### SET TASK
Exactly the lines from the start of the data through the line containing "of bare warp." should be output, with both ends kept and nothing added.

### DATA LINES
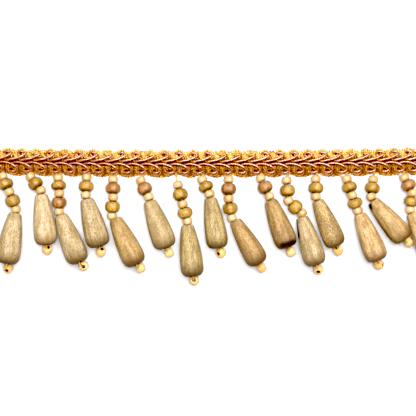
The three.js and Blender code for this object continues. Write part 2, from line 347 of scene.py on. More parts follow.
@dataclass(frozen=True)
class GroundWeave:
    """The braid's cotton ground, woven from gold weft over a dark warp.

    It is dull. The warp shows dark in the eyes, along the groove and in the gaps between the
    lower loops, where no gold yarn lies over it.
    """

    name: str
    weft: str
    warp: str
    thread_spacing: float
    relief: float = 0.08

    def material(self) -> bpy.types.Material:
        """Makes the material, from Object coordinates and the share of bare warp.

        Returns:
            The material.
        """
        made = new_material(self.name)
        tree = made.node_tree
        threads = {
            "Vector": add_node(tree, "TexCoord").outputs["Object"],
            "Scale": math.tau / (20 * self.thread_spacing * MM),
            "Distortion": 1.2,
            "Detail": 1.0,
        }
        waves = []
        for direction in ("X", "Y"):
            bands = {"wave_type": "BANDS", "bands_direction": direction}
            waves.append(add_node(tree, "TexWave", bands, threads).outputs[1])
        plugs = {0: waves[0], 1: waves[1]}
        weave = add_node(tree, "Math", {"operation": "MULTIPLY"}, plugs).outputs[0]
        plugs = {"Value": weave, "To Min": 0.55, "To Max": 0.0}
        woven = add_node(tree, "MapRange", plugs=plugs)
        bare = add_node(tree, "Attribute", {"attribute_name": "bare_warp"})
        plugs = {0: woven.outputs[0], 1: bare.outputs[2]}
        dark = add_node(tree, "Math", {"operation": "MAXIMUM"}, plugs)
        gloss = {
            "Base Color": layered(tree, self.weft, [(dark.outputs[0], 0.0, 1.0, 1.0, self.warp)]),
            "Roughness": 0.85,
            "Specular IOR Level": 0.1,
        }
        return end_finish(made, weave, 0.8, self.relief, gloss)


class Stain(Enum):
    """The finish of a small, large or stop bead."""

    NATURAL = TurnedWood(
        "Beech, natural, waxed", "c8a97b", "b68a4e", "74401f", end_shade=0.55, wax=0.65
    )
    WARM = TurnedWood(
        "Beech, natural, oiled", "e4bf85", "d5a360", "9f5e29", streak_share=0.4, wax=0.25
    )
    OLIVE = StainedWood("Beech, olive stain", "b28e45", "8b6529", "40260c", wax=0.25)
    HONEY = StainedWood("Beech, honey stain", "b7944b", "946c32", "4a2a0a", wax=0.2)
    ROSE = StainedWood(
        "Beech, rose stain", "a97b4b", "81542d", "44240e", streak_share=0.5, roughness=0.48, wax=0.35
    )


def drop_stain(name: str, colours: str, streak_share: float, **changes: float) -> PendantWood:
    """Mixes a pendant's finish.

    Args:
        name: Its name.
        colours: Its pale patches, body, streaks and chalky specks.
        streak_share: How strong the streaks are.
        **changes: What else differs from the other pendants.

    Returns:
        The finish.
    """
    return PendantWood(name, *colours.split(), streak_share=streak_share, **changes)


class DropTone(Enum):
    """The finish of a pendant. Each took the same stain a little differently."""

    TAN = drop_stain("Beech, grey tan stain", "bba582 957e53 5a401b cfc4a2", 0.75)
    LIGHT = drop_stain("Beech, light tan stain", "c6b28e a18861 6b491f dfceac", 0.65)
    GREYISH = drop_stain("Beech, grey stain", "ac956d 8f774c 604a28 cfc6aa", 0.55, roughness=0.65)
    GOLDEN = drop_stain("Beech, golden stain", "b89868 8d7143 55381a c9af78", 0.66)
    OLIVE = drop_stain("Beech, olive tan stain", "b09b68 8a7046 4d3718 cfc39e", 0.72)
    BROWN = drop_stain(
        "Beech, brown stain", "aa8a58 81633c 523518 c4af89", 0.7, fibre_length=0.9, roughness=0.65
    )
    CHALKY = drop_stain(
        "Beech, brown stain, chalky",
        "ac8f56 836539 4f3416 f0e2c2",
        0.7,
        fibre_length=0.9,
        roughness=0.65,
        dust_share=0.55,
    )
    WARM = drop_stain("Beech, warm tan stain", "ccaf80 9c7b4e 5c3b1c ddc894", 0.62)


GOLD_YARN = RayonYarn(
    "Rayon yarn, bright gold", "ffedaa", "de9a36", "61301f", ply_length=0.9, roughness=0.45, relief=0.14
)
DEEP_GOLD = RayonYarn(
    "Rayon yarn, deep gold", "dda144", "8e5523", "36231f", ply_length=0.9, roughness=0.5, relief=0.14
)
ROSE_CORD = RayonYarn(
    "Rayon gimp cord, rose",
    "de9668",
    "964a28",
    "3a201e",
    ply_length=0.3,
    roughness=0.28,
    relief=0.03,
    gloss=1.0,
    shine=1.0,
    glint="ffead4",
)
MAROON_CORD = RayonYarn(
    "Rayon gimp cord, maroon", "6f2c21", "48231f", "2c1f1f", ply_length=0.3, roughness=0.7, relief=0.03
)
BEAD_THREAD = RayonYarn(
    "Cotton thread, gold", "deb665", "b68744", "78512c", ply_length=0.7, roughness=0.7, relief=0.06
)
GROUND = GroundWeave("Cotton ground weave, gold on dark warp", "724322", "4a2b20", thread_spacing=0.5)
Finish = TurnedWood | RayonYarn | GroundWeave


class Workbench:
    """Finishes pieces: it gives each its scale, its material and its place on the part."""

    def __init__(self) -> None:
        """Starts with no material made."""
        self.made: dict[str, bpy.types.Material] = {}

    def material_of(self, finish: Finish) -> bpy.types.Material:
        """Gives the material of a finish, which is made once.

        Args:
            finish: The finish.

        Returns:
            Its material.
        """
        if finish.name not in self.made:
            self.made[finish.name] = finish.material()
        return self.made[finish.name]

    def finish(
        self,
        name: str,
        shape: BMesh,
        finish: Finish,
        slot: str,
        stands_for: tuple[str, ...] = (),
    ) -> bpy.types.Object:
        """Turns a mesh in millimetres into a piece.

        Args:
            name: The piece's name.
            shape: Its mesh, which is used up.
            finish: What it is made of.
            slot: The record's material slot.
            stands_for: The nodes that it replaces.

        Returns:
            The finished piece.
        """
        bmesh.ops.scale(shape, vec=(MM, MM, MM), verts=shape.verts[:])
        mesh = bpy.data.meshes.new(name)
        shape.to_mesh(mesh)
        shape.free()
        mesh.materials.append(self.material_of(finish))
        mesh.shade_smooth()
        mesh.set_sharp_from_angle(angle=SHARP_ANGLE)
        piece = bpy.data.objects.new(name, mesh)
        bpy.context.scene.collection.objects.link(piece)
        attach(piece, "root")
        if stands_for:
            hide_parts(*stands_for)
        mesh.calc_loop_triangles()
        log.info("%s: %d triangles", name, len(mesh.loop_triangles))
        return piece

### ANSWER
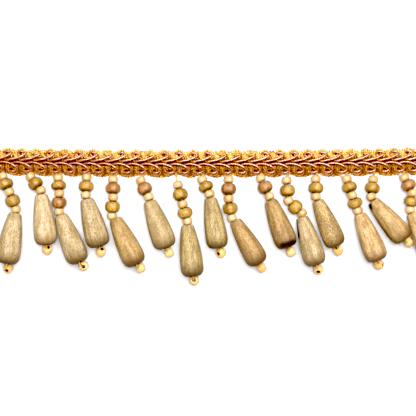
The three.js and Blender code for this object continues. Write part 2, from line 347 of scene.py on. More parts follow.
@dataclass(frozen=True)
class GroundWeave:
    """The braid's cotton ground, woven from gold weft over a dark warp.

    It is dull. The warp shows dark in the eyes, along the groove and in the gaps between the
    lower loops, where no gold yarn lies over it.
    """

    name: str
    weft: str
    warp: str
    thread_spacing: float
    relief: float = 0.08

    def material(self) -> bpy.types.Material:
        """Makes the material, from Object coordinates and the share of bare warp.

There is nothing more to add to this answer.